You are right, the 6L6 is kind of wimpy sounding for a bass amp, the
6550 is much better, but maybe I am biased to the 6550 because I think
that the original SVT is the best sounding bass amp I have heard, or
should I say, felt.
The 6L6 as a pass regulator is a cool idea... for a hi-Fi amp but kind
of counter productive for an instrument amp. The reason tubed
instrument amps sound so good is that their power supplies are not the
most rigid in terms of good regulation. They tend to sag quite a bit
under load.



A bass amp is not a guitar amp. If you want the amp to mostly be a
distortion generator as most rock guitarists want then what you say is
well and fine but most bass players want definition, balls, impact and
lower extension because the bass serves a fundamental-no pun
intended-function in the music. So therefore they want more of a hi-fi
as opposed to guitar power amp.

If the stock amp was worth $6500 I would restore it but as is you
might as well just leave it the way you want it for $650. All the
"boutique" amps they sell cost several times this much.

What we found the most successful bass setup for the most people was
the preamp section of an Ampeg SVT driving a solid state or tube power
amp designed for PA or hi fi use. Hafler, Phase Linear, modified SWTPC
and several of the popular Japanese amps available in the late 70s and
early 80s were the more successful solid state amps and most people
liked them just fine. However, for tubes, McIntosh and Altec amps were
the most successful. The 1570B worked beautifully except several of the
lowest notes were cut off by the 60 Hz pass filter inherent in this
amp. (THis was before the 5 string with its low B, recall.) Some used
them anyway but you could replace the stock OPT with something else,
and I don't remember what, that would fix this. There was also the 260B
but it weighed so much as to be unroadworthy.

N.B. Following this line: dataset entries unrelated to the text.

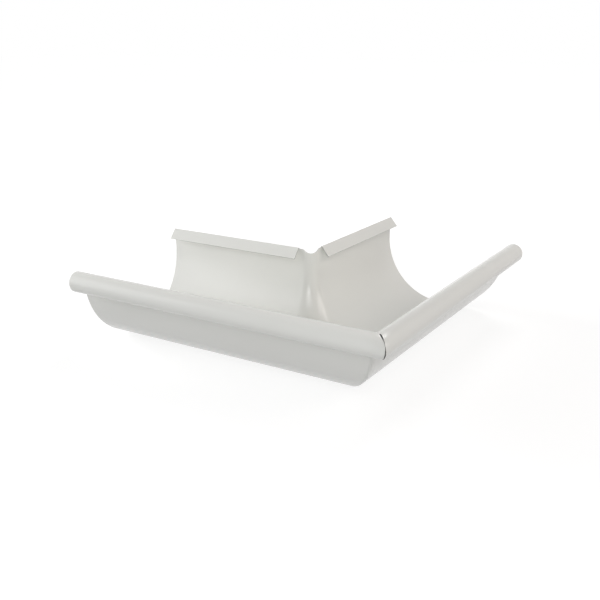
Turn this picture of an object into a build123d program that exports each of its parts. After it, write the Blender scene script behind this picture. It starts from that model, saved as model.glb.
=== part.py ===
from build123d import *
from math import cos, radians, sin, sqrt
import os

# Gutter external angle for a half-round roof gutter, pressed, rolled and folded from one steel sheet.
# Leg A runs along -X with its outer side facing -Y. Leg B runs along +Y with its outer side facing +X.
# The house stands in the inner corner, towards -X and +Y. The part rests on the plane Z = 0.
# A section is drawn with x across the trough, outwards from its axis, and y up from its axis.

# Driving dimensions, in millimetres and degrees
trough_diameter = 125.0  # outside of the half-round
sheet = 0.6  # steel and paint
leg_reach = 220.0  # from the crossing of the trough axes to each cut end

bead_diameter = 18.0  # outside of the rolled front edge
bead_rise = 0.7  # centre of the bead above the trough axis
roll_angle = 325.0  # turned by the sheet from the front wall to its free edge

mitre_radius = 3.0  # rounding of the front walls where they meet, on the outside
mitre_run_out = 15.0  # angle up from the bottom at which the rounding has died away
pressed_turn = 80.0  # part of the roll that is still pressed round the mitre

slit_start = 90.0  # turn of the roll at which the slit between the two beads begins
slit_top_width = 1.25
slit_waist_width = 0.1
slit_waist_rise = 4.5  # waist of the slit above the centre of the bead
slit_width = 0.8  # from the centre of the bead down
slit_wall_gap = 0.4  # slit's inner end clear of the front wall

bend_radius = 10.0  # rear walls' bend at the house corner, on the house side
fold_top = 21.0  # top of the rear fold above the trough axis
fold_radius = 0.9  # outside of the fold
lip_angle = 50.0  # slope of the lip below level
lip_width = 10.8  # flat of the lip, from the fold to its free edge
lip_end_gap = 4.0  # straight wall between the bend and the end of each lip

dip_depth = 3.7  # of the dip in the rim over the bend
dip_radius = 8.0
dip_shoulder_radius = 3.0

# Sizes that follow from them
radius = trough_diameter / 2
bead_radius = bead_diameter / 2
bead_reach = radius - sheet + bead_radius  # trough axis to bead centre
outer_reach = bead_reach + bead_radius
bend_reach = radius + bend_radius  # trough axis to the vertical axis of the bend
rim = fold_top - fold_radius
lip_run = leg_reach - bend_reach - lip_end_gap

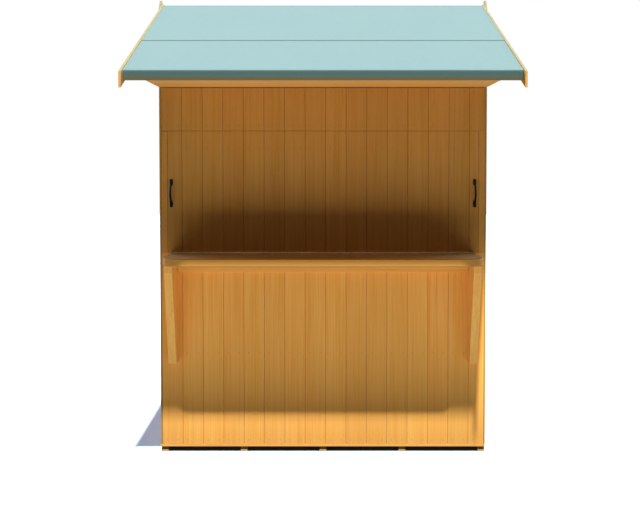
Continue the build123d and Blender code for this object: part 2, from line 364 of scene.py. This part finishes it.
planed = {
    "pale": fromScreen(180, 143, 92),
    "middle": fromScreen(169, 132, 77),
    "dark": fromScreen(147, 110, 60),
    "green": fromScreen(160, 132, 80),
    "joint": fromScreen(130, 92, 48),
    "roughness": 0.6,
    "gloss": 0.2,
}
counterLook = dict(
    planed,
    grain="x",
    across="y",
    cover=0.0907,
    start=-0.868,
    jointHalf=0.001,
    toneSpread=0.05,
    seed=5.5,
    # painted light and shade: the counter's front, ends and lower round lighter and warmer than its top
    # and underside
    edge=fromScreen(211, 149, 68),
    edgeAxis=2,
    edgeFacing=(0.9, 0.0),
    edgeEnd=(-0.8, 0.0),
)
counterTimber = makeTimber("counterPlanks", counterLook)
bracketLook = {
    "pale": fromScreen(255, 202, 112),
    "middle": fromScreen(253, 190, 94),
    "dark": fromScreen(240, 172, 80),
    "green": fromScreen(236, 182, 98),
    "roughness": 0.5,
}
bracketTimber = makeTimber("bracketTimber", dict(bracketLook, grain="z", across="x"))

trim = {  # painted shade: darker and greyer on the up-facing tops of the bargeboards and finials
    "pale": fromScreen(231, 179, 103),
    "middle": fromScreen(223, 168, 90),
    "dark": fromScreen(206, 149, 74),
    "green": fromScreen(212, 166, 92),
    "roughness": 0.6,
}
# painted shade: darker and greyer where the tops face up
bargeTopShade = {"edge": fromScreen(126, 125, 92), "edgeAxis": 2, "edgeFacing": (0.55, 0.8)}
bargeTimber = makeTimber("bargeTimber", dict(trim, grain="y", across="z", **bargeTopShade))
finialTopShade = dict(bargeTopShade, edgeFacing=(0.2, 0.45))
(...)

With the cannibalized SVT preamp-you used to be able to get them as a
service assembly for about $200, and use it with any amp you could tap
for B+ and heater voltage or cobble up a little supply-the big tube Mc,
Marantz and HK Citations we got in for service we would " operational
test" by hooking up a bass cab and this pre. I was never much of a
bassist but we had a guy in the shop that was the local answer to
Stanley Clarke, sort of, and he would go to town. His most impressive
act was to play two songs at once, like Chet Atkins, only on four
rather than six strings. He knew most of the
Porter/Mercer/Arlen/Gershwin/Berlin repertoire cold as well as the
latest fusion **** and was very impressive. He died a few years back
of a massive heart attack, they think, while working in the attic of
his house and when they found him the stench was so bad they let the
fire department burn it to the ground for training.